Published by Best Perfumes & Cosmetics Industry  Β·  Reading time: 12 min

Switching manufacturers is one of the most operationally complex decisions an established cosmetics brand makes. Done well, it resolves the problems that triggered the switch without disrupting your market supply or product quality. Done poorly, it creates a painful period of quality issues, supply gaps, and regulatory complications that costs far more than the problems you were trying to solve. This guide covers the full transition process.

Why brands switch manufacturers

Understanding why you are switching shapes the transition approach. Quality inconsistency requires the most rigorous validation process with the new manufacturer. Capacity constraints mean the transition can be managed more gradually. Poor service often has contractual dimensions worth examining before switching. Cost-driven switches have the most flexibility in timing. Regulatory limitations that prevent new market registrations have urgency that other triggers may not.

Protecting your formula IP through the transition

Your formulas are your most valuable manufacturing IP. Before initiating any conversation with a new manufacturer, review your existing contract specifically on formula ownership and confidentiality provisions. Confirm in writing that the formula IP belongs to your brand and will be returned upon termination. Do not begin sharing formula information with a new manufacturer until you have an executed NDA and a clear formula ownership provision in your new manufacturing agreement.

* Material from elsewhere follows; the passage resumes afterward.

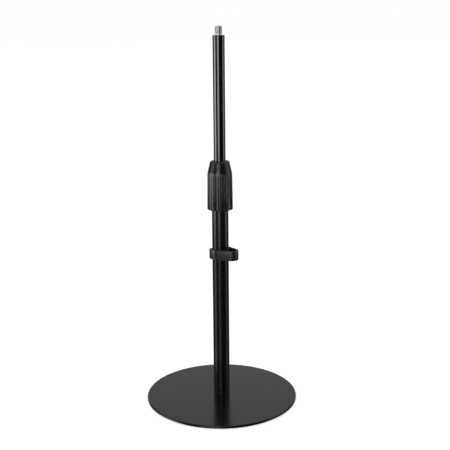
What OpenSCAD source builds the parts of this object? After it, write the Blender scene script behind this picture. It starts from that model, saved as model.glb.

The validation process β€” getting formula consistency right

The most important technical step in switching manufacturers is formula validation. This requires providing complete formula documentation and approved supplier information; a pilot batch production run; side-by-side quality comparison between the pilot batch and your current manufacturer’s most recent batch; and stability testing if your regulatory timeline permits. Do not transfer full production to the new manufacturer until the pilot batch has passed your quality standard.

Managing regulatory continuity

MOHAP registrations and other regulatory registrations are tied to the manufacturer as well as the product. When you switch manufacturers, you typically need to update your regulatory registrations to reflect the new manufacturing site. Timing matters: do not allow your old manufacturer’s involvement in registered products to lapse before the new manufacturer is approved as a production site for those products.

Managing inventory and supply continuity

The greatest commercial risk in a manufacturer switch is a supply gap. Prevent this by maintaining a minimum of 3 months of finished goods inventory before initiating the formal switch; ordering a final top-up batch from your current manufacturer before the relationship terminates; and not announcing the switch to retailers or distributors until you have confirmed delivery from the new manufacturer. If possible, overlap the two manufacturer relationships by 1-2 production cycles.

What to look for in a new manufacturer

When evaluating a new manufacturer, the qualities that matter most are: demonstrated capability with your product category; GMP certification and quality documentation standards that meet or exceed your current manufacturer; regulatory support capability for all your registered markets; references from other established brands; clear communication about lead times, MOQs, and the transition process; and a manufacturing agreement that clearly protects your formula IP.